- _The exercise_
Lines containing the word "handed" should be extracted in full.

- _Records for processing_
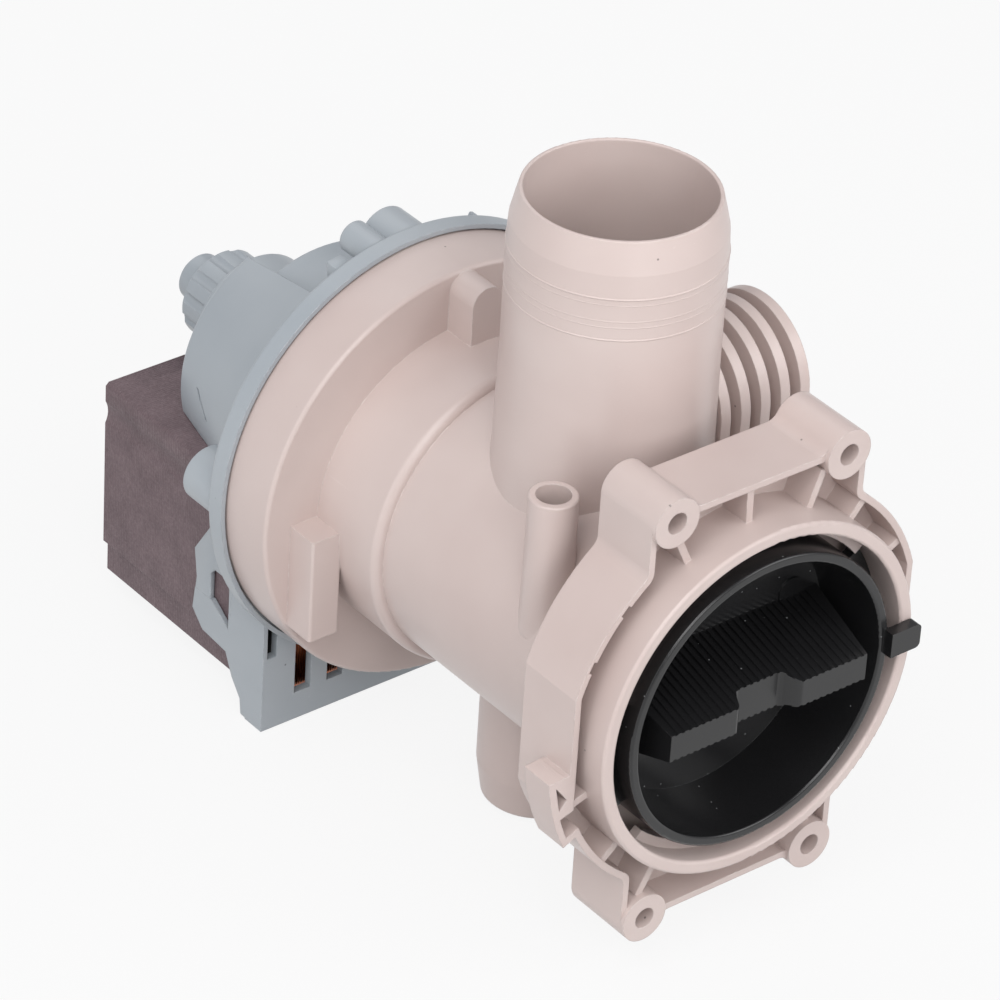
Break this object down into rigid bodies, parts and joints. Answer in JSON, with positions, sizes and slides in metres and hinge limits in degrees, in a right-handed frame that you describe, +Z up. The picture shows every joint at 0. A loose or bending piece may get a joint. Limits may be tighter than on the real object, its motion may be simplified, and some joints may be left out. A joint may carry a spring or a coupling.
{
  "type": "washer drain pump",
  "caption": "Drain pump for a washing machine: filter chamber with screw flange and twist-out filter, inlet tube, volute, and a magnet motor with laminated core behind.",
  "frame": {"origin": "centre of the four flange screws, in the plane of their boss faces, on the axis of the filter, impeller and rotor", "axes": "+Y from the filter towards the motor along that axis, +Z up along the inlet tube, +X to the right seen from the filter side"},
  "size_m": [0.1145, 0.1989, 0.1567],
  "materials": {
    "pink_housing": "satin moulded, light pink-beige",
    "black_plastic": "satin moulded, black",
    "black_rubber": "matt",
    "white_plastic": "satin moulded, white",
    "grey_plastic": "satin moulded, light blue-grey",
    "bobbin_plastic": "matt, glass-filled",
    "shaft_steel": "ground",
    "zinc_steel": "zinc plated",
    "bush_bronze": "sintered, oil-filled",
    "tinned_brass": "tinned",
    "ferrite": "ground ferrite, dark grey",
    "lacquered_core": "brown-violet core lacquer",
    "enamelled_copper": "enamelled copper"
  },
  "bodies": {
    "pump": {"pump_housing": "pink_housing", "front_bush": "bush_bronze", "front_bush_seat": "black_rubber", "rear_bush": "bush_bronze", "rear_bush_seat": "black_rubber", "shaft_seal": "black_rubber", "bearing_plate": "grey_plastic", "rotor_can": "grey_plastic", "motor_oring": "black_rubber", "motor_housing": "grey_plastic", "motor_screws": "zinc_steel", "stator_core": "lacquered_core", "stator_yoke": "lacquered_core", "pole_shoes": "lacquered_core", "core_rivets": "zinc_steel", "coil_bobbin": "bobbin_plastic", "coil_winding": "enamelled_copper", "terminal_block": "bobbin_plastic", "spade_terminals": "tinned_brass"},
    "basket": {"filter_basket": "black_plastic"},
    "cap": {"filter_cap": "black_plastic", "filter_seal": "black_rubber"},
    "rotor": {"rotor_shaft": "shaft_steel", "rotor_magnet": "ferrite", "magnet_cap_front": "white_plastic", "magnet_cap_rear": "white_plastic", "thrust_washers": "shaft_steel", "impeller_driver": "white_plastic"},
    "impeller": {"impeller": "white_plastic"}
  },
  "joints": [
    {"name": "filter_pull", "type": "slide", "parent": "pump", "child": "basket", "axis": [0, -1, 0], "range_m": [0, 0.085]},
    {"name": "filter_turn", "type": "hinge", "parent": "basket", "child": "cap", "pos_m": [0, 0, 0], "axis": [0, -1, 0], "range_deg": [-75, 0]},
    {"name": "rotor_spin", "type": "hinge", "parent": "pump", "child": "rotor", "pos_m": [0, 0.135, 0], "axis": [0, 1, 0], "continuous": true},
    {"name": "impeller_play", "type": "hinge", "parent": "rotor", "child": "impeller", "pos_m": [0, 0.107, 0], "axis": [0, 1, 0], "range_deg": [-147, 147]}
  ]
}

---

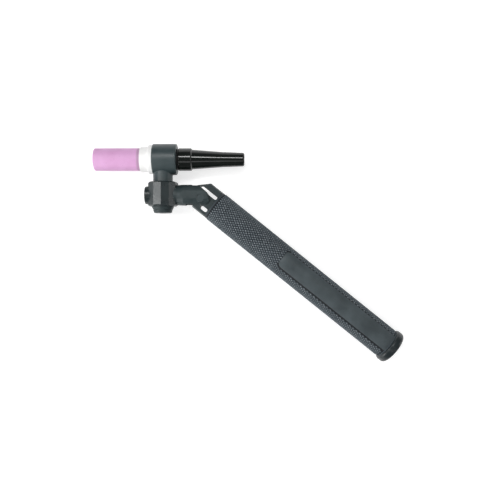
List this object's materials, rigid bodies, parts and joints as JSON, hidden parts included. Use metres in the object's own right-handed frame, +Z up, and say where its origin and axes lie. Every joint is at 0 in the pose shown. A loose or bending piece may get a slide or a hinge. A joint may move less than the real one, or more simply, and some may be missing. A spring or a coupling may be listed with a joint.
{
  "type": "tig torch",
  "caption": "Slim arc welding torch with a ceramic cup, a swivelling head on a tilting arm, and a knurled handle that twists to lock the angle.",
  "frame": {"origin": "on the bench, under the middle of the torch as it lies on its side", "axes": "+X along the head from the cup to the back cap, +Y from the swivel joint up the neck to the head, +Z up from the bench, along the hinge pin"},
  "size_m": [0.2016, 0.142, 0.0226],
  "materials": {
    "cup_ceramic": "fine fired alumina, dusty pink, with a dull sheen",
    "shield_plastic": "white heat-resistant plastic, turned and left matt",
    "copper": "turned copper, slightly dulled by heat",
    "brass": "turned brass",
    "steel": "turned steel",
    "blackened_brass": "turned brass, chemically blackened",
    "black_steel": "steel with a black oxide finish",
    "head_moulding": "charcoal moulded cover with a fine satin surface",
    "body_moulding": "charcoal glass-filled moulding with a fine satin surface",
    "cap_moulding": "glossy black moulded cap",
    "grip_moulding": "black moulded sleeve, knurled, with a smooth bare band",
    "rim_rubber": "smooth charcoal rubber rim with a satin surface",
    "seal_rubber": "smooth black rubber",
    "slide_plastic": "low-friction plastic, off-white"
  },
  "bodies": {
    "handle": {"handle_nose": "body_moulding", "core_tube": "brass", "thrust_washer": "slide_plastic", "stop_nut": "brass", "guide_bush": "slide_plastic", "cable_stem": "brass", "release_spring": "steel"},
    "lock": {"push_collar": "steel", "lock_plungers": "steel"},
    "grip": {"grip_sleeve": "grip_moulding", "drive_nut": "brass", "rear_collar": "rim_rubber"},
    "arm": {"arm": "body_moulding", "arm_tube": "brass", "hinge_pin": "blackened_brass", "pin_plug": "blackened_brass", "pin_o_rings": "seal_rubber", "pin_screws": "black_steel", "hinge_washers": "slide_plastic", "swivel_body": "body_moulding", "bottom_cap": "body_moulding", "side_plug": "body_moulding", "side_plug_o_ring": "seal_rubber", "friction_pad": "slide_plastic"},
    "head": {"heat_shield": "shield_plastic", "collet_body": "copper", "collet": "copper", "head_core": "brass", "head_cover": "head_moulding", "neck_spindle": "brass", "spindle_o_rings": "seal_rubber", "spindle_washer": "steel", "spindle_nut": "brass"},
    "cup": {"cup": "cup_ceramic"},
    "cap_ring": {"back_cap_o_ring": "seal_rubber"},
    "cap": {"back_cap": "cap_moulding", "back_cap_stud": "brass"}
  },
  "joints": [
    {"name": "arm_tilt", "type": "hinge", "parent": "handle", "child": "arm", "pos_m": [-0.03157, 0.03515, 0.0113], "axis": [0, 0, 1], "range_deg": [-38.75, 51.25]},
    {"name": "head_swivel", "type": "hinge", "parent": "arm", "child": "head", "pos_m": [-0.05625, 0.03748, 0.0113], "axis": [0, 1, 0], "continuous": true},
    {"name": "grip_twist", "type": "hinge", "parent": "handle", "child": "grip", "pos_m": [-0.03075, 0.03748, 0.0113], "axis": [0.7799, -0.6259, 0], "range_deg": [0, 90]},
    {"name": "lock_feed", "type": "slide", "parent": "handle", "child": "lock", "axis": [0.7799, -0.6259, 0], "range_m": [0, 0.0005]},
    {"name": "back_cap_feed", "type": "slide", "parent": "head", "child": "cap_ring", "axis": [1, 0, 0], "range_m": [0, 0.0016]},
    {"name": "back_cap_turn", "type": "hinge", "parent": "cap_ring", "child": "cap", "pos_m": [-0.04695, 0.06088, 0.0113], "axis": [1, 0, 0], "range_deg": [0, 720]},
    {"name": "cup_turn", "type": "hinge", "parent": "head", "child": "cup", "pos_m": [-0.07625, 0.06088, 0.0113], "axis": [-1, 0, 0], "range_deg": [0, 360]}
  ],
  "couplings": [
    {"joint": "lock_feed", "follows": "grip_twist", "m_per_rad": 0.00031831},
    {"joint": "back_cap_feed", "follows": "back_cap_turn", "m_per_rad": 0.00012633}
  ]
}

- _The output_
Break this object down into rigid bodies, parts and joints. Answer in JSON, with positions, sizes and slides in metres and hinge limits in degrees, in a right-handed frame that you describe, +Z up. The picture shows every joint at 0. A loose or bending piece may get a joint. Limits may be tighter than on the real object, its motion may be simplified, and some joints may be left out. A joint may carry a spring or a coupling.
List this object's materials, rigid bodies, parts and joints as JSON, hidden parts included. Use metres in the object's own right-handed frame, +Z up, and say where its origin and axes lie. Every joint is at 0 in the pose shown. A loose or bending piece may get a slide or a hinge. A joint may move less than the real one, or more simply, and some may be missing. A spring or a coupling may be listed with a joint.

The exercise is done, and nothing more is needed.